Editorial Policy and Evidence Standards

Editorial Policy and Evidence Standards

Scope and audience

Timeless Wisdom publishes evidence-first content for adults 40+ interested in longevity, cognition, recovery, and performance. The editorial goal is not to maximize volume. It is to make the trust layer, evidence quality, and uncertainty visible on every important page.

Evidence standard

Health claims are supported first by primary literature and systematic reviews whenever those sources exist. Secondary sources may be used for background or context, but not as the load-bearing support for a claim.

  • Highest weight: systematic reviews, meta-analyses, randomized trials, and strong human outcome data
  • Moderate weight: prospective cohorts, observational studies, and well-designed but narrower human evidence
  • Lower weight: mechanistic reasoning, animal studies, in vitro work, or expert interpretation without strong human outcome data

How claims are written

  • No health claim without a source.
  • No “study says” phrasing unless the study has actually been checked.
  • No presenting mechanistic speculation as clinical fact.
  • No fake certainty where the literature is mixed, early, or weak.
  • No mixing personal protocols with medical-style recommendations.

Evidence labels and uncertainty

Core articles are being upgraded to show visible evidence labels:

  • Strong – replicated human evidence with clear practical relevance
  • Moderate – useful human evidence, but with meaningful limits or inconsistency
  • Emerging – promising but not robust enough for confident recommendations
  • Speculative – mechanistic or early-stage signals that should not be treated as established practice

Source selection

Preference goes to primary papers, systematic reviews, and meta-analyses indexed in sources such as PubMed and major journals. Articles aim to reflect the balance of evidence, not only the most exciting positive paper.

Personal experimentation

When Pascal Marie shares what he does personally, that material is labeled as self-experimentation. It is presented as a case study, not as a universal protocol or medical recommendation.
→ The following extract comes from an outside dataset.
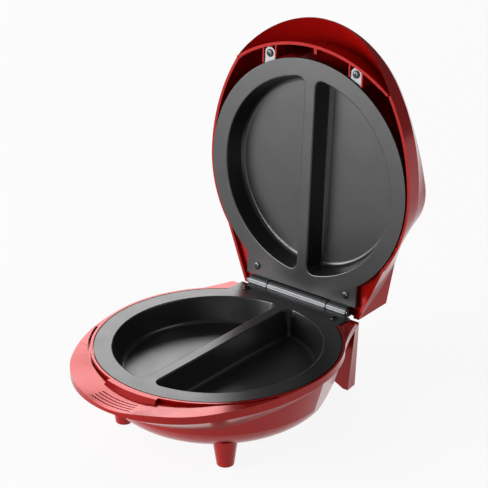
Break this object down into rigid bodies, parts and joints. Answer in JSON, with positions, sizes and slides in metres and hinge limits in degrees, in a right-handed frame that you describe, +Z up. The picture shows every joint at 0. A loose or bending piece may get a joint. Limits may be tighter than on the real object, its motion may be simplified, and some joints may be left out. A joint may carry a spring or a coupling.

Review and update practice

Important articles display a visible review/update field. Substantive revisions are made when evidence shifts, when a claim needs to be narrowed, or when a page requires clearer risk framing.

Corrections

If a factual error, broken citation, or misleading claim is identified, the page is corrected as quickly as possible and the visible update date changes accordingly. Readers can report issues through the Contact page.

Conflicts, sponsorships, and affiliate disclosure

Timeless Wisdom does not currently publish sponsored content or paid placements. If affiliate links or commercial relationships are added in the future, they will be disclosed clearly on the relevant page. Commercial arrangements do not determine the editorial position of a claim.

Medical boundary

Content on Timeless Wisdom is for education and informational use only. It does not replace individualized advice from a qualified clinician, especially when a topic involves medication, contraindications, or complex medical history.